I know what you reader think, what the heck! This is a love story and seem like is all going well. Well let me tell you is not!


Conclusion 


Last week, we went too far with fooling around. We finally did it, we had sex! And it feel so good, so good that I feel so miserable at the same time. That right, I haven't let you guy know about this yet. I'm already married and he married with 2 kid, now you know why I can't tell anyone! I know this sort of thing happen everywhere, cheating, but for me is so different, I love my husband but at the same time I love this other guy as well, I never done this with anyone else. And he love his family too, he didn't want to do this, but it happen. Before the fooling, I confess to him, "I don't know why, but I think I like you, that why I can't  stop playing around with" he said is ok to play, but we know our limit. Big questions what is the limit? After the confession I try to avoid him, but he keep coming and play around with me, is like he giving me hope and I just lose my shit. And now I have regret, regret for everything, regret for my love. And I think he have regret as well, Coz after the fooling is like he trying to back away from and it make me very sad. Then when I thought that I should stop having this feeling, he come and give me hope. What is the meaning of this? So confused with myself!

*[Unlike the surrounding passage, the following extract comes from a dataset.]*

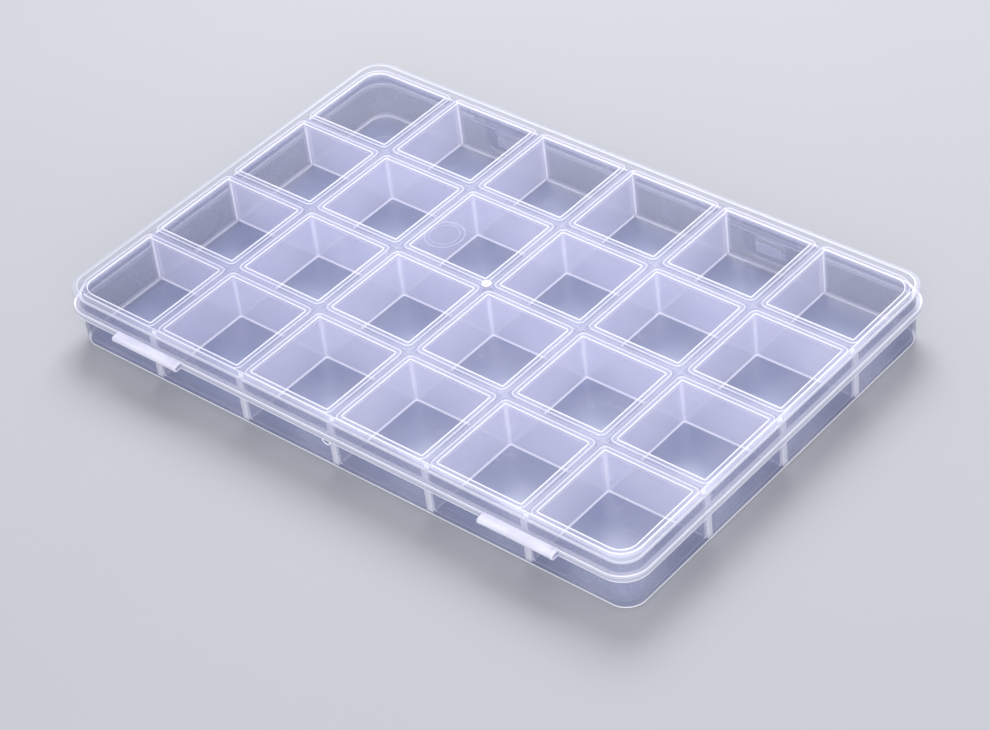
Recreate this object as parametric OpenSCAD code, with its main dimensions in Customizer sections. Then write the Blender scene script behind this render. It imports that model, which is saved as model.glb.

As the day go on and our life continue 

 

Sorry guy, this bring back to the beginning again the confession part. Now everyday my life is like that. Is like, I love to torture myself. And still don't know what to do, I want to stop, but I couldn't. And I know one day karma will come running back and hit me hard. 
Our life go on, the world is still yet spinning, the moon still shine and sun still hot. You all properly don't really give a shit, hey I know I wouldn't if I was reading the other story or maybe someone will give a Fuck, who know. All I want to say I have said it. Oh I know maybe some people who is like to be right and hate wrong will properly criticism me and said you shouldn't done that, but what these people don't know is. They don't understand until it happen to them. If it does happen, you know, shit just got real. Anyhow I just want to thank, you guy for reading, taking your precious time to read my shitty life story. I still don't know what to do with my life.